══ Collected material ══
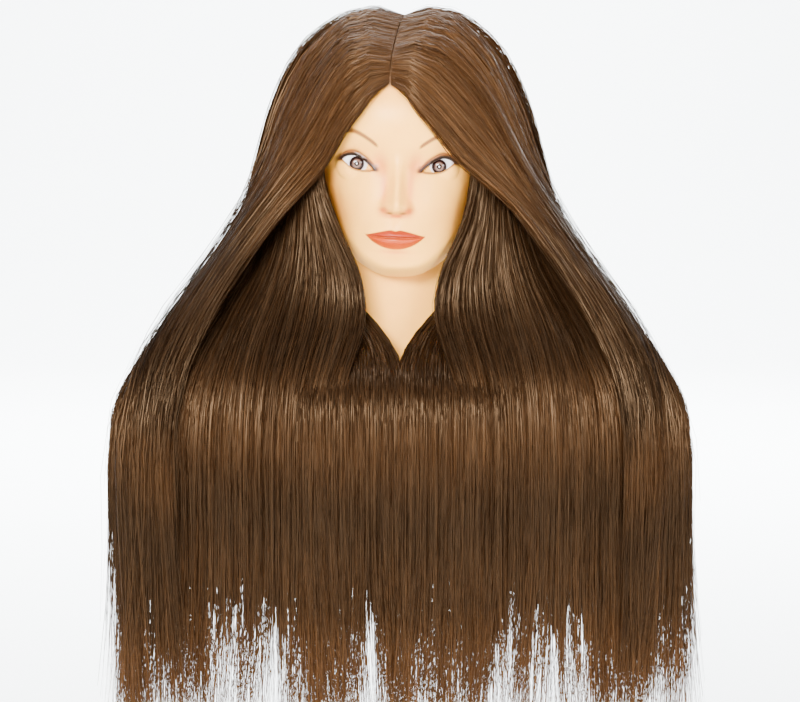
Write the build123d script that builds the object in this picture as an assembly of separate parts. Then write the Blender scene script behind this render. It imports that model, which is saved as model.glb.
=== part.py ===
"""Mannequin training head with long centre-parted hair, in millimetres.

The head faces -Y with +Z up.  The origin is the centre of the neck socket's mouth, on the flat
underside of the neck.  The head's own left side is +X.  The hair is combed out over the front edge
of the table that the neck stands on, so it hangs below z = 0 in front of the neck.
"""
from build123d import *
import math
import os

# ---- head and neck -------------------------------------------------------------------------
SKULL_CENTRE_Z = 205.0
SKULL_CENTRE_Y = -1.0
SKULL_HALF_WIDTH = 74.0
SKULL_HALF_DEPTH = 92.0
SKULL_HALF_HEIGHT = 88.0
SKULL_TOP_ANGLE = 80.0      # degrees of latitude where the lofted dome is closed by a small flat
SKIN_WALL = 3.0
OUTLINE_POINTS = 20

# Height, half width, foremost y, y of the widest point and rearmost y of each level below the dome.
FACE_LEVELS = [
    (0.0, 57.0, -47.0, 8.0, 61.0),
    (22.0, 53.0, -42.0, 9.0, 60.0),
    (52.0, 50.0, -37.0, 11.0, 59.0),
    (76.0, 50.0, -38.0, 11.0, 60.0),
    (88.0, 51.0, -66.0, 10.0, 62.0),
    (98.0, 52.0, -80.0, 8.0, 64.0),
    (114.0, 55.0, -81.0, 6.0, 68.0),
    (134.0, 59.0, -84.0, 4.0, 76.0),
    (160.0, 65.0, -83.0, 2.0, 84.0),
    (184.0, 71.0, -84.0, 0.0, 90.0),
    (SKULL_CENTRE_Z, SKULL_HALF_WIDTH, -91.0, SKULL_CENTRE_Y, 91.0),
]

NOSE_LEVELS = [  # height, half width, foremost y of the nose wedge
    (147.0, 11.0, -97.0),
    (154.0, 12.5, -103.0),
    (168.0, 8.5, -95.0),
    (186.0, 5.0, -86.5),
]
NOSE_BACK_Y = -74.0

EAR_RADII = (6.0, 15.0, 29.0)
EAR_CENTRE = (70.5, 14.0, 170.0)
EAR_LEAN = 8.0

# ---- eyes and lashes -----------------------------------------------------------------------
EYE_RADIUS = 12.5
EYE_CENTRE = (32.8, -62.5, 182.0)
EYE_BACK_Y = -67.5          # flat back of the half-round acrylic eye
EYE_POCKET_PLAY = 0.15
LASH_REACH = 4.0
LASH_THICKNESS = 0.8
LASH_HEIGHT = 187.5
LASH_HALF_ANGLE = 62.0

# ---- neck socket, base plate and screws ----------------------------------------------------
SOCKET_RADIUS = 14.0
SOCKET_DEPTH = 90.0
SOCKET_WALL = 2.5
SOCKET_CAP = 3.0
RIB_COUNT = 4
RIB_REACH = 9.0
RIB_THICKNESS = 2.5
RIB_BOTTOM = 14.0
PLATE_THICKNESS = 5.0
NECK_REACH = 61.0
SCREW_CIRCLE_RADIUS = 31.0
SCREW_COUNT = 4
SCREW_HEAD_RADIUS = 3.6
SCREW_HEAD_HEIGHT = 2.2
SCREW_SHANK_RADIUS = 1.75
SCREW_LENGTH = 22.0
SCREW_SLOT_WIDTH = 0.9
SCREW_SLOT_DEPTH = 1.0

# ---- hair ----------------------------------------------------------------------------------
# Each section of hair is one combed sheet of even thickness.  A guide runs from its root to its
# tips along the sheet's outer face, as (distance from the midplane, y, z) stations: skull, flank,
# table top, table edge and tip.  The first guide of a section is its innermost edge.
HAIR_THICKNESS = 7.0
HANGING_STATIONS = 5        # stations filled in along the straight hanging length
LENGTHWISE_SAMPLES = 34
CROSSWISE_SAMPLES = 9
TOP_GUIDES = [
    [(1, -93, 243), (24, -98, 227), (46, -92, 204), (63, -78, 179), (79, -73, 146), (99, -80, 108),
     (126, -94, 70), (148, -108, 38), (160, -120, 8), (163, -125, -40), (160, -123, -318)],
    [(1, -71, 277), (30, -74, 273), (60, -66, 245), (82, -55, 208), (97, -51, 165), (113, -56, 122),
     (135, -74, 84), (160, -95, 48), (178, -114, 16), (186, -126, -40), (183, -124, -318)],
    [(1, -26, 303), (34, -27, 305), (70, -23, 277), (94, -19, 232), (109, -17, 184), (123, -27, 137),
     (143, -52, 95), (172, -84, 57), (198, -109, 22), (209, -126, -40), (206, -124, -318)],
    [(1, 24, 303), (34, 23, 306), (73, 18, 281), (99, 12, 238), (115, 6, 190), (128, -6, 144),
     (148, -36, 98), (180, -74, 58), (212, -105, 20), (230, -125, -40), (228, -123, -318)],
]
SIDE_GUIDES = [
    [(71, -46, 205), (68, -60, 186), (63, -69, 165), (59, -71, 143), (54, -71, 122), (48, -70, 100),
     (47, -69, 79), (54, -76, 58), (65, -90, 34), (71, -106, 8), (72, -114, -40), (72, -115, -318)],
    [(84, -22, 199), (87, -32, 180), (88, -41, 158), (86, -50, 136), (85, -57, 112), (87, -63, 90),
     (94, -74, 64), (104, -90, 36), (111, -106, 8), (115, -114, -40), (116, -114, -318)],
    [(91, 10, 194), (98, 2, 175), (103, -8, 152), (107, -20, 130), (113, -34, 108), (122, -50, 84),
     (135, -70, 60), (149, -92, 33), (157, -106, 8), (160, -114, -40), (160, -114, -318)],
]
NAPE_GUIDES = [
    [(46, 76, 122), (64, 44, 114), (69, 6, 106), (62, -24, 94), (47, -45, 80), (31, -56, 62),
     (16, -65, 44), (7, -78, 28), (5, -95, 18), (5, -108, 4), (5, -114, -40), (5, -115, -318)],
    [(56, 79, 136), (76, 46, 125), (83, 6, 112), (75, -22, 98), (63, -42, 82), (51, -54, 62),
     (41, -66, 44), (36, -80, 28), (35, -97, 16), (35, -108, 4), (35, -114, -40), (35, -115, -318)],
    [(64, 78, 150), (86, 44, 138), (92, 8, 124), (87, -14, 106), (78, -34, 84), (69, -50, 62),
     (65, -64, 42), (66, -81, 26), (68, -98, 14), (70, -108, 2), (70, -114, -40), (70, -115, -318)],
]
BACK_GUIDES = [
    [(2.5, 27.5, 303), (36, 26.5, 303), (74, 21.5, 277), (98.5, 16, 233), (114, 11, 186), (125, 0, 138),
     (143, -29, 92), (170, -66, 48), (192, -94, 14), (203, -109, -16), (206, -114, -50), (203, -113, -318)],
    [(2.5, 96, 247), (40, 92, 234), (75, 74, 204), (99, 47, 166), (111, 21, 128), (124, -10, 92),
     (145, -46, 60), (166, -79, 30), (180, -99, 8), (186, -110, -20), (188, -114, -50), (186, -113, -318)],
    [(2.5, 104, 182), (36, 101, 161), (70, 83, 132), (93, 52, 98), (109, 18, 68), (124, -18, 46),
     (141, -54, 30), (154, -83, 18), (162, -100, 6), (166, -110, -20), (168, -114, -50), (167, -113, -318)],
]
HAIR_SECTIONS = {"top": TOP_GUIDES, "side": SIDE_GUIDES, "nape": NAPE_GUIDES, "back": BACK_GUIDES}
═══
*What the exercise asks*. Everything from the first line of the material through the line containing "OUTLINE_POINTS = 20" is to be printed exactly; lines after that are to be left out.

*Result for this exercise*.
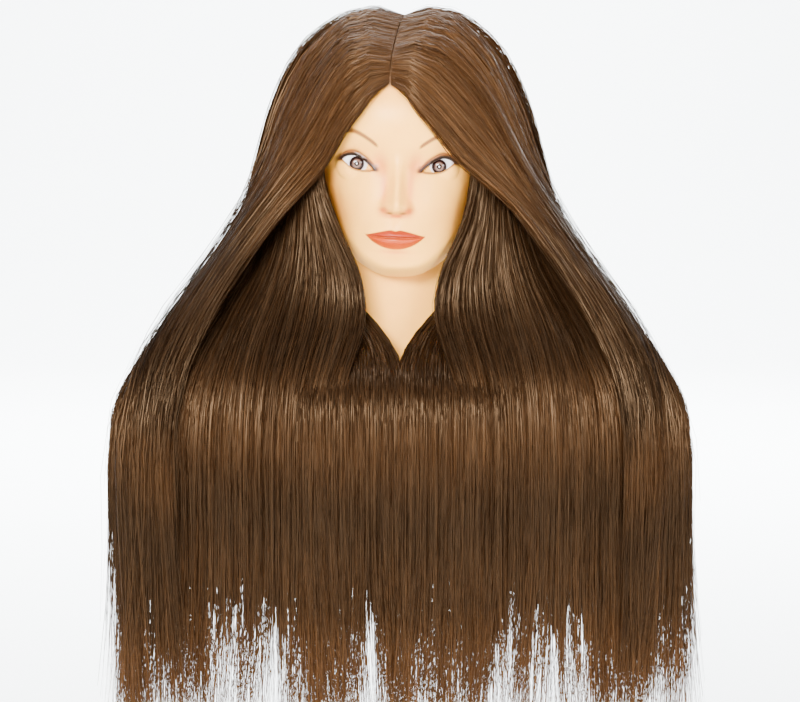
Write the build123d script that builds the object in this picture as an assembly of separate parts. Then write the Blender scene script behind this render. It imports that model, which is saved as model.glb.
=== part.py ===
"""Mannequin training head with long centre-parted hair, in millimetres.

The head faces -Y with +Z up.  The origin is the centre of the neck socket's mouth, on the flat
underside of the neck.  The head's own left side is +X.  The hair is combed out over the front edge
of the table that the neck stands on, so it hangs below z = 0 in front of the neck.
"""
from build123d import *
import math
import os

# ---- head and neck -------------------------------------------------------------------------
SKULL_CENTRE_Z = 205.0
SKULL_CENTRE_Y = -1.0
SKULL_HALF_WIDTH = 74.0
SKULL_HALF_DEPTH = 92.0
SKULL_HALF_HEIGHT = 88.0
SKULL_TOP_ANGLE = 80.0      # degrees of latitude where the lofted dome is closed by a small flat
SKIN_WALL = 3.0
OUTLINE_POINTS = 20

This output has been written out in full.